Pull out all lines from the listing below in which the word "starts" appears.

--- BEGIN SUPPLIED MATERIAL ---

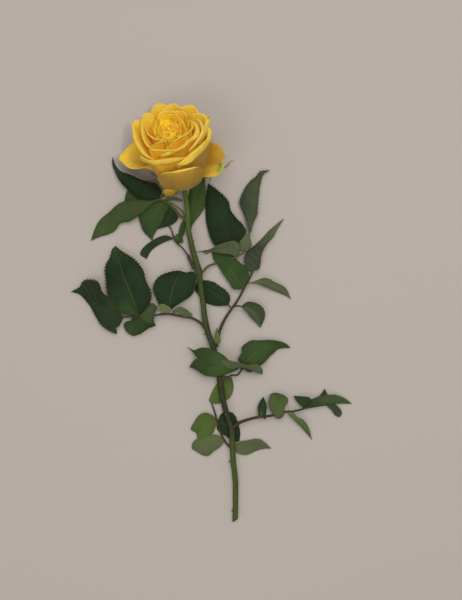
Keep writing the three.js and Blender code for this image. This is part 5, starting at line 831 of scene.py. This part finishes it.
# ---- sepals ---------------------------------------------------------------
for k, (name, points, wide) in enumerate(SEPALS):
    b = Build()
    n = 40
    ts = np.linspace(0, 1, n + 1)
    line = place(resample(points, ts))
    t = unit(np.gradient(line, axis=0))
    side = unit(np.cross(np.tile([0.0, 0.25, 1.0], (n + 1, 1)), t))
    w = wide * (0.35 + 0.65 * np.sin(np.pi * np.minimum(1, 0.25 + ts))) * (1 - 0.75 * ts ** 3)
    w[-1] = 0.15
    us = np.linspace(-1, 1, 13)
    wob = wobble(50 + k)
    g = line[:, None] + side[:, None] * (us[None, :, None] * w[:, None, None])
    g[..., 2] += np.abs(us)[None] ** 1.5 * 0.9 * w[:, None] / wide + 0.4 * wob(ts[:, None] * 3, us[None])
    # small side lobes, as on a real sepal
    frill = 0.5 * np.maximum(0, np.sin(2 * np.pi * ts * 9 + k)) * (ts < 0.7)
    g += side[:, None] * (np.sign(us) * np.abs(us) ** 8)[None, :, None] * frill[:, None, None]
    clamp_floor(g)
    b.sheet(g, 0.28 - 0.12 * np.abs(us)[None] ** 4, 0, 0.15 + 0.2 * ts[:, None], 0.0)
    finish_piece(b.make(name + "_fine", [SEPAL_DRY if name == "sepal_right_b" else SEPAL_MAT]), name)


# ---- petals ---------------------------------------------------------------
def bezier(p0, p1, p2, p3, t):
    t = t[:, None]
    return ((1 - t) ** 3 * p0 + 3 * (1 - t) ** 2 * t * p1 + 3 * (1 - t) * t ** 2 * p2 + t ** 3 * p3)


# how far in a petal stands below its rim, as a share of the rim's distance
LEAN = {"petal_left_outer": 0.76, "petal_left_second": 0.68, "petal_back_left": 0.74,
        "petal_back_middle": 0.74, "petal_right_top": 0.80, "petal_right_outer": 0.84,
        "petal_inner_right_b": 0.82, "petal_inner_left": 0.84, "petal_inner_back": 0.76,
        "petal_inner_left_b": 0.82, "petal_inner_right_a": 0.80}
SHELF = {"petal_left_outer": (1.0, 0.84), "petal_left_second": (0.92, 0.84)}
LEAN_LEAST = {"petal_left_outer": 1.0, "petal_left_second": 0.85, "petal_right_top": 0.6,
              "petal_inner_right_b": 0.6}
# how much the two ends of a petal are drawn in below the rim
TUCK = {"petal_roll_front_left": (0.50, 0.0), "petal_cup_front": (0.10, 0.22),
        "petal_inner_front": (0.0, 0.0)}


def petal_grid(spec, nb, nl, nu, seed):
    name, layer, bulge, crest, lip, roll = spec
    us = np.linspace(0, 1, nu + 1)
    wob = wobble(seed)
    if name == "petal_guard_fallen":
        C = place(resample(crest, us))
        g = np.empty((nb + 1, nu + 1, 3))
        for i, u in enumerate(us):
            f = 4.0 + 0.9 * u
            p0 = in_bloom(np.array([6.5 * math.cos(f), 6.5 * math.sin(f), -1.5]))
            p1 = p0 + np.array([-2 + 3 * u, -7, -1])
            p2 = C[i] + np.array([0, 6, 3.5])
            g[:, i] = bezier(p0, p1, p2, C[i], np.linspace(0, 1, nb + 1))
        return g, np.linspace(0, 1, nb + 1), nb
    C = resample(sight(crest), us)
    L = resample(sight(lip), us) if lip else None
    md = unit(C[:, :2].mean(axis=0))
    r0 = 6.6 + (1.6 - 6.6) * layer / 8
    h0 = 0.6 + (13 - 0.6) * (layer / 8) ** 0.8
    tb = np.linspace(0, 1, nb + 1)
    tl = np.linspace(0, 1, nl + 1)[1:]
    extra = nl if (L is not None or roll) else 0
    g = np.empty((nb + 1 + extra, nu + 1, 3))
    for i, u in enumerate(us):
        c = C[i].copy()
        r = max(np.linalg.norm(c[:2]), 1e-3)
        if L is None and roll:
            c[:2] *= 1 - min(0.25, 0.75 * roll / r)
            r = np.linalg.norm(c[:2])
        d = unit(md * 0.45 + c[:2] / r * 0.55)
        b0 = np.array([d[0] * r0, d[1] * r0, h0])
        if layer < 1:
            p1 = np.array([c[0] * 0.5, c[1] * 0.5, h0 + (c[2] - h0) * 0.55])
            p2 = np.array([c[0] * 0.78, c[1] * 0.78, c[2] * 1.02])
        else:
            p1 = np.array([c[0] * 0.74, c[1] * 0.74, h0])
            p2 = np.array([c[0] * bulge, c[1] * bulge, h0 + (c[2] - h0) * 0.42])
            # petals at the sides and the back stand inside and lean out at the rim
            f = min(1.0, max(0.0, (c[1] / r + 0.62) / 0.7))
            f = max(f * f * (3 - 2 * f), LEAN_LEAST.get(name, 0.0))
            lean = LEAN.get(name, 0.76 if layer < 4.6 else 0.86)
            q1 = np.array([c[0] * (lean - 0.10), c[1] * (lean - 0.10), h0 + 1.0])
            shelf = SHELF.get(name, (0.84, 0.84))
            q2 = np.array([c[0] * lean, c[1] * lean, h0 + (c[2] - h0) * (shelf[0] + (shelf[1] - shelf[0]) * u)])
            p1 = p1 * (1 - f) + q1 * f
            p2 = p2 * (1 - f) + q2 * f
            tuck = TUCK.get(name)
            if tuck:
                k0 = max(0.0, 1 - u / 0.35) * tuck[0] + max(0.0, 1 - (1 - u) / 0.35) * tuck[1]
                p1[:2] *= 1 - 0.8 * k0
                p2[:2] *= 1 - k0
        body = bezier(b0, p1, p2, c, tb)
        g[:nb + 1, i] = in_bloom(body)
        if extra:
            up = unit(c - p2)
            e = 2 * u - 1
            if L is not None:
                far = L[i]
                w = np.linalg.norm(far - c)
                ctrl = c + up * w * 0.16 + np.array([c[0] / r, c[1] / r, 0]) * w * 0.30
            else:
                w = 1.25 * roll * (1 - 0.62 * e * e) * (1 + 0.25 * wob(u * 2.0, 0.7))
                far = c + np.array([c[0] / r * w * 0.85, c[1] / r * w * 0.85, -w * 0.42])
                ctrl = c + up * w * 0.55
            t = tl[:, None]
            g[nb + 1:, i] = in_bloom((1 - t) ** 2 * c + 2 * (1 - t) * t * ctrl + t ** 2 * far)
    vs = np.concatenate([tb, 1 + tl * 0.12 if extra else []])
    return g, vs, nb


# the small folded petals in the very middle: place on the drawing, radius in
# millimetres, the turn where each starts and ends, and the height of its rim
CURLS = [(167.2, 127.0, 3.6, 20, 230, 69.4), (166.6, 125.2, 2.2, 200, 390, 70.2),
         (169.2, 128.4, 2.0, -40, 170, 70.0), (164.4, 130.6, 2.4, 100, 290, 69.0),
         (170.8, 124.6, 2.6, -60, 120, 69.6)]


def curl(b, px, py, radius, start, end, h, seed):
    o = sight([[px, py, h]])[0]
    wob = wobble(seed)
    us, vs = np.linspace(0, 1, 22), np.linspace(0, 1, 12)
    g = np.empty((12, 22, 3))
    for i, u in enumerate(us):
        a = math.radians(start + (end - start) * u)
        r = radius * (0.55 + 0.6 * u)
        for j, v in enumerate(vs):
            rr = r * (1.15 - 0.30 * v ** 2) + 0.25 * wob(u * 3, v)
            top = h - 1.2 * (2 * u - 1) ** 2 + 0.4 * wob(u * 2, 0.3)
            g[j, i] = in_bloom(np.array([o[0] + rr * math.cos(a), o[1] + rr * math.sin(a),
                                         top - 9.0 * (1 - v)]))
    b.sheet(g, 0.16, 0, 0.55 + 0.3 * vs[:, None] ** 3, 0.0)


def mound(b, px, py, reach):
    """The closed folds between the rims of the heart: a low dome that
    follows the heights of the rims round it."""
    rims = np.vstack([resample(sight(spec[3]), np.linspace(0, 1, 24)) for spec in PETALS if spec[1] >= 4.6])
    o = sight([[px, py, 69.0]])[0]
    wob = wobble(4242)
    fs, rr = np.linspace(0, 2 * np.pi, 65), np.linspace(0.02, 1, 26)
    g = np.empty((26, 65, 3))
    for i, f in enumerate(fs):
        for j, r in enumerate(rr):
            x, y = o[0] + reach * r * math.cos(f), o[1] + reach * r * math.sin(f)
            w = 1 / (np.hypot(rims[:, 0] - x, rims[:, 1] - y) ** 2 + 4.0)
            h = (rims[:, 2] * w).sum() / w.sum()
            # shallow steps that wind round the middle
            step = ((f if i < 64 else 0.0) / (2 * np.pi) + 4.0 * r) % 1.0
            h += -1.5 + 0.5 * (0.5 - abs(step - 0.5)) - 3.0 * r ** 4 + 0.22 * wob(3 * r * math.cos(f), 3 * r * math.sin(f))
            g[j, i] = in_bloom(np.array([x, y, h]))
    b.sheet(g, 0.15, 0, 0.55, 0.0)


for k, spec in enumerate(PETALS):
    name, layer = spec[0], spec[1]
    small = layer >= 6
    nb, nl, nu = (26, 8, 30) if small else (34, 9, 52)
    g, vs, crest_at = petal_grid(spec, nb, nl, nu, 700 + k)
    nj, ni = g.shape[:2]
    wob, wob2 = wobble(900 + k), wobble(1300 + k, 8)
    U = np.linspace(0, 1, ni)[None]
    Vv = vs[:, None]
    du, dv = np.gradient(g, axis=1), np.gradient(g, axis=0)
    nrm = unit(np.cross(du, dv))
    rise = np.clip(Vv, 0, 1) ** 2
    move = 0.35 * wob(U * 1.6 + 0 * Vv, Vv * 1.4 + 0 * U) * rise + 0.16 * wob2(U * 5 + 0 * Vv, Vv * 3 + 0 * U) * rise
    ripple = 0.40 * wob2(U * 4 + 0 * Vv, 0.4 + 0 * U * Vv) * rise if layer >= 4.6 else 0.0
    g = g + nrm * (move * (0.5 if small else 1.0) + ripple)[..., None]
    clamp_floor(g)
    e = np.abs(2 * U - 1)
    half = np.broadcast_to(0.19 - 0.09 * e ** 8, (nj, ni)).copy()
    taper = np.ones(nj)
    taper[-3:] = [0.85, 0.7, 0.45]
    half = half * taper[:, None]
    # how light each face is: deep at the claw, pale at the rim. The outer face
    # of an inner petal turns deep again just below its rim.
    run = np.concatenate([np.zeros((1, ni)), np.cumsum(np.linalg.norm(np.diff(g, axis=0), axis=2), axis=0)])
    below = np.clip(run[crest_at][None] - run, 0, None)
    inner = np.clip(1.0 - (below / 26.0) ** 1.1, 0, 1)
    if layer < 1:
        inner = 0.62 + 0.38 * np.exp(-below / 9.0)
        outer = np.clip(1.0 - (below / 60.0), 0, 1)
    elif layer < 2.3:
        outer = np.clip(1.0 - (below / 30.0) ** 0.9, 0, 1) * 0.9
    else:
        outer = 0.10 + 0.90 * np.exp(-(below / 3.2) ** 1.4)
    # painted shade: the outer faces of the front cup and the front-right roll stay dark, for the shade they lie in
    if name in ("petal_cup_front", "petal_roll_front_right"):
        outer = 0.10 + 0.55 * np.exp(-(below / 7.0))
    if layer >= 4.6:
        inner = 0.45 + inner * 0.30
        outer = 0.50 + 0.22 * np.exp(-(below / 2.6) ** 1.4)
    edge = np.clip((Vv - 0.985) / 0.05, 0, 1) * (1 - 0.25 * e) + 0 * U
    if name == "petal_cup_front":
        # its rim is pale in the middle only, and both its faces go darker towards its ends: painted shade
        win = 1 - np.clip((e - 0.45) / 0.35, 0, 1)
        edge = edge * win
        outer = 0.10 + (outer - 0.10) * win
        inner = 0.12 + (inner - 0.12) * (0.1 + 0.9 * win)
    up_n = unit(np.cross(np.gradient(g, axis=1), np.gradient(g, axis=0)))
    if up_n[..., 2].mean() < 0:
        up_n = -up_n
    from_axis = g - BLOOM_AT
    from_axis = from_axis - (from_axis @ AX)[..., None] * AX
    faces_out = (up_n * unit(from_axis)).sum(-1)[crest_at // 2:crest_at].mean() > 0
    b = Build()
    b.sheet(g, half, 0, outer if faces_out else inner, edge, flip=bool(faces_out),
            tone_low=inner if faces_out else outer)
    if name == "petal_heart_f":
        mound(b, 167.6, 126.2, 13.5)
        for n, (cx, cy, rad, a0, a1, hh) in enumerate(CURLS):
            curl(b, cx, cy, rad, a0, a1, hh, 77 + n)
    # the front cup and the front-right roll take the darker guard colours as painted shade
    mat = PETAL_PAINTED_SHADE if name == "petal_guard_right" else PETAL_STREAK if name == "petal_guard_low_right" else PETAL_GUARD if layer < 1 or name in ("petal_cup_front", "petal_roll_front_right") else (PETAL_HEART if layer >= 4.6 else PETAL_ROLL if name == "petal_roll_front_left" else PETAL_LIP if name in ("petal_inner_front", "petal_inner_fold", "petal_inner_low", "petal_inner_edge") else PETAL)
    finish_piece(b.make(name + "_fine", [mat]), name)

# ---- floor, light and camera ----------------------------------------------
floor_mesh = bpy.data.meshes.new("floor")
floor_mesh.from_pydata([(-6, -6, 0), (6, -6, 0), (6, 6, 0), (-6, 6, 0)], [], [(0, 1, 2, 3)])
floor = bpy.data.objects.new("floor", floor_mesh)
bpy.context.scene.collection.objects.link(floor)
g = Graph("floor_paint")
g.bsdf.inputs["Base Color"].default_value = srgb(159, 151, 144)
g.bsdf.inputs["Roughness"].default_value = 0.9
g.bsdf.inputs["Specular IOR Level"].default_value = 0.1
floor_mesh.materials.append(g.mat)

world = bpy.data.worlds.new("studio")
bpy.context.scene.world = world
world.use_nodes = True
world.node_tree.nodes["Background"].inputs[0].default_value = (0.98, 0.985, 1.0, 1)
world.node_tree.nodes["Background"].inputs[1].default_value = 0.55


def lamp(name, spot, aim, size, watts, colour):
    data = bpy.data.lights.new(name, "AREA")
    data.shape = "DISK"
    data.size = size
    data.energy = watts
    data.color = colour
    ob = bpy.data.objects.new(name, data)
    ob.location = spot
    from mathutils import Vector
    ob.rotation_euler = (Vector(aim) - Vector(spot)).to_track_quat("-Z", "Y").to_euler()
    bpy.context.scene.collection.objects.link(ob)
    return ob


lamp("key", (0.42, 0.16, 1.45), (-0.02, 0.05, 0), 0.10, 4.8, (1.0, 0.97, 0.93))
lamp("overhead", (0.15, 0.95, 2.30), (0, 0.0, 0.0), 2.2, 37, (1.0, 0.985, 0.965))
lamp("fill", (-0.75, -0.95, 1.60), (-0.03, 0.12, 0.0), 1.3, 9, (1.0, 0.985, 0.965))

cam_data = bpy.data.cameras.new("camera")
cam_data.sensor_fit = "VERTICAL"
cam_data.sensor_height = 36.0
cam_data.lens = 60.0
cam_data.clip_start = 0.01
cam_data.clip_end = 50
cam = bpy.data.objects.new("camera", cam_data)
cam.location = ((CENTRE[0] + SHIFT[0]) / 1000, (CENTRE[1] + SHIFT[1]) / 1000, VIEW_HEIGHT / 1000)
cam.rotation_euler = (0, 0, 0)
bpy.context.scene.collection.objects.link(cam)
bpy.context.scene.camera = cam
bpy.context.scene.view_settings.view_transform = "Standard"
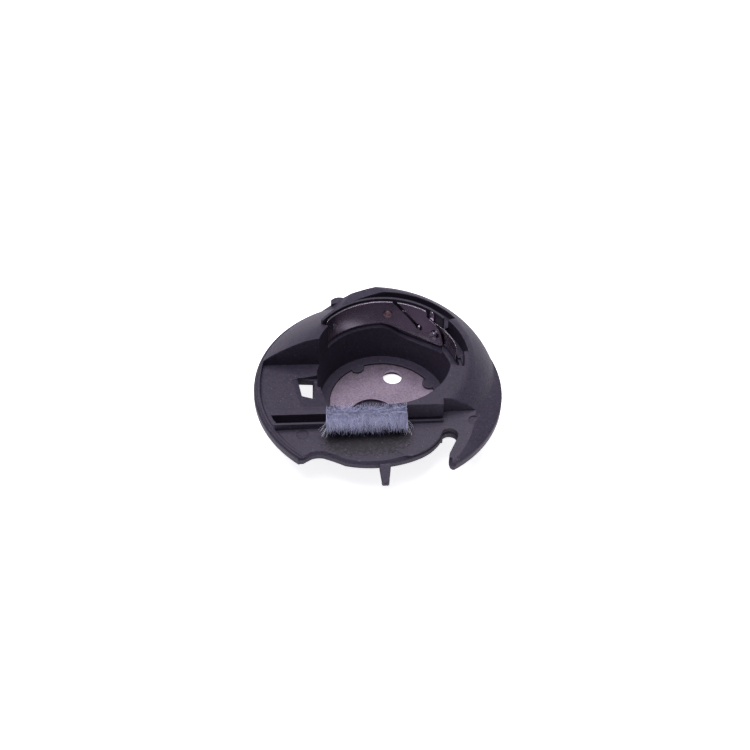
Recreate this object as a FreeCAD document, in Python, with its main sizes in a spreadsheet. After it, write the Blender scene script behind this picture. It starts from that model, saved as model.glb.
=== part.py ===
import FreeCAD, Part
import math
import os
import Sketcher

# Bobbin case of a drop-in bobbin hook, in millimetres.
# Origin: bobbin axis, on the flat underside of the cup. X runs along the brush channel,
# +Y points to the tension plate, +Z is up.

os.makedirs("parts", exist_ok=True)
doc = FreeCAD.newDocument("BobbinCase")
V = FreeCAD.Vector
Z_AXIS = V(0, 0, 1)

# ---------------------------------------------------------------- driving dimensions
sheet = doc.addObject("Spreadsheet::Sheet", "Dimensions")
SIZES = {}


def size(name, value, note):
    """Store one named dimension in the next row of the spreadsheet."""
    row = len(SIZES) + 1
    sheet.set("A%d" % row, name)
    sheet.set("B%d" % row, str(value))
    sheet.set("C%d" % row, note)
    sheet.setAlias("B%d" % row, name)
    SIZES[name] = float(value)
    return SIZES[name]


# bobbin pocket and cup
pocket_radius = size("pocket_radius", 10.9, "wall of the bobbin pocket")
cup_wall = size("cup_wall", 1.3, "cup wall thickness below the flange")
floor_ring_top = size("floor_ring_top", 1.8, "top of the ring around the base plate")
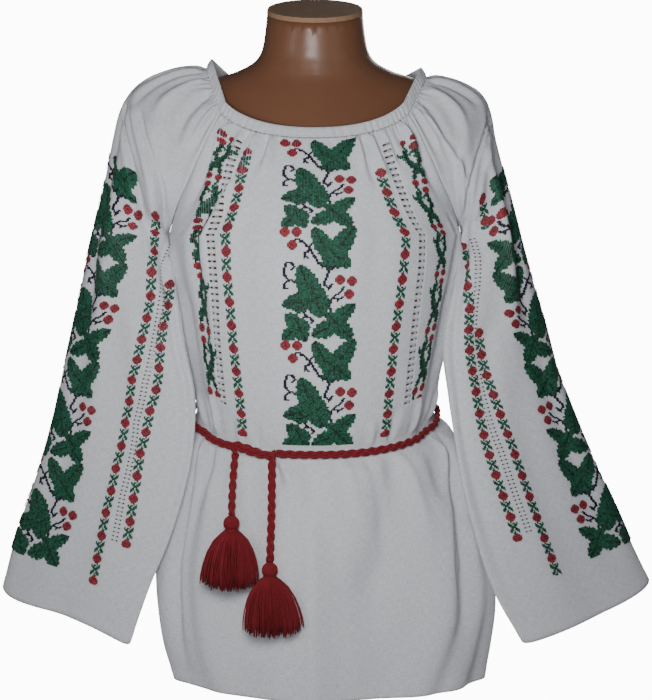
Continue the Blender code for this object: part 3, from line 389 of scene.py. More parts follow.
# Ladder of drawn-thread holes on each side of the front
SLOT_LENGTH = 0.0093
SLOT_HEIGHT = 0.0022
SLOT_PITCH = 0.0070
# Middle lines of the two ladders of holes: share across the front at each row number
LADDER_COLUMNS = ("along", "left", "right")
LADDER_ROWS = (
    (7.6, 0.256, 0.742),
    (8.8, 0.257, 0.743),
    (10.2, 0.265, 0.738),
    (11.8, 0.277, 0.740),
    (13.5, 0.268, 0.740),
    (15.3, 0.234, 0.752),
    (17.3, 0.206, 0.764),
    (19.5, 0.176, 0.786),
)
LADDER_START = 8.65       # rows between which the holes lie
LADDER_END = 19.35
ROW_HEIGHT = 0.040        # of the body's lowest rows
CALM_EDGE = 0.03          # share across, beside a seam, over which the folds rise
SHARE_STEP = 0.004        # share across between two places compared on the cloth
LINE_SAMPLES = 400        # places at which a line on the cloth is measured


def by_name(columns, rows):
    """The columns of a table as arrays, by their names."""
    return dict(zip(columns, np.array(rows, float).T))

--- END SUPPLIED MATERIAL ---

#### [FINAL ANSWER]
# millimetres, the turn where each starts and ends, and the height of its rim
Recreate this object as a FreeCAD document, in Python, with its main sizes in a spreadsheet. After it, write the Blender scene script behind this picture. It starts from that model, saved as model.glb.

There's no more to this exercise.